The British made treaties with a number of Somali chiefs, guaranteeing them security in return for establishing the protectorate of British Somaliland. The protectorate was bordered on three sides by Ethiopia, French Somaliland and Italian Somaliland, and covered the area around the northern coast. The colonialists were not universally popular. In fact, that’s a bit of an understatement: between 1899 and 1920, British Somaliland came under regular, brutal attack from the forces of a religious leader called Sayyid Muhammad Abdullah Hassan. A bit of a mouthful – no wonder the British nicknamed him the Mad Mullah. Hassan was eventually suppressed, but 20 years later things were shaken up again with the arrival of the Second World War, when for a short while the Italians took British Somaliland. It was reconquered a few months later.
In 1960 British Somaliland gained independence and unified with Italian Somaliland to form the Somali Republic. What followed was the internal strife common to many post-colonial African states, culminating in a devastating civil war that started in 1991. The repressive Siad Barré fell from power, sparking a spiral of revolution and counterrevolution as some factions tried to reinstate him and others did whatever they thought necessary to stop this happening. The result was total anarchy. The northern region of Somaliland declared itself independent of the rest of the country, but the international community refused to recognize it.

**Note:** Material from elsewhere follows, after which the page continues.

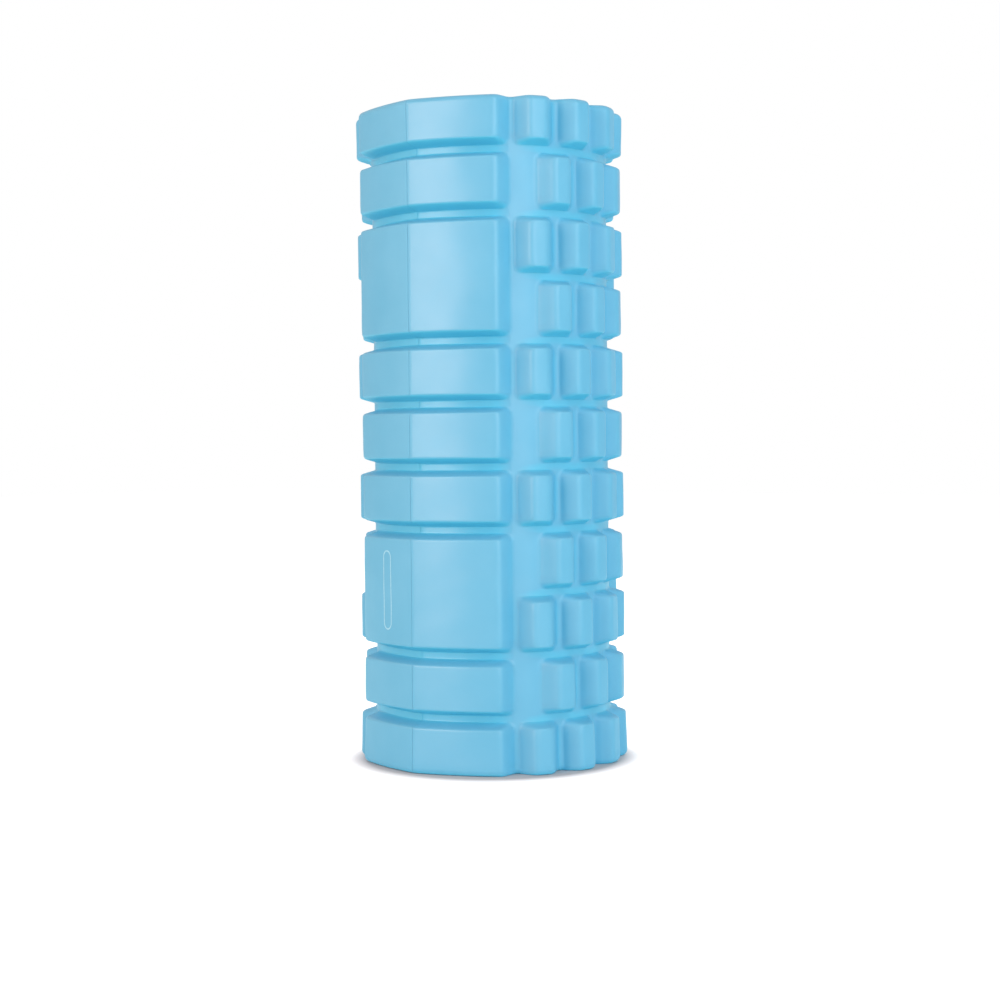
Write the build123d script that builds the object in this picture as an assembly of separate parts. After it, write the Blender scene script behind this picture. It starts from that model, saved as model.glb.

The humanitarian situation became dire. Fighting raged between warlords, starting in the capital Mogadishu but soon spreading throughout the country; in the meantime, the ordinary people starved. From all over the world, governments sent food aid to help the starving. It’s estimated, however, that the warlords stole 80 per cent of the food that reached Somalia and sold it to other countries in order to raise money for weapons. And so both the starvation and the violence worsened. By the end of 1992, approximately 500,000 Somalis were prematurely dead and 1.5 million displaced.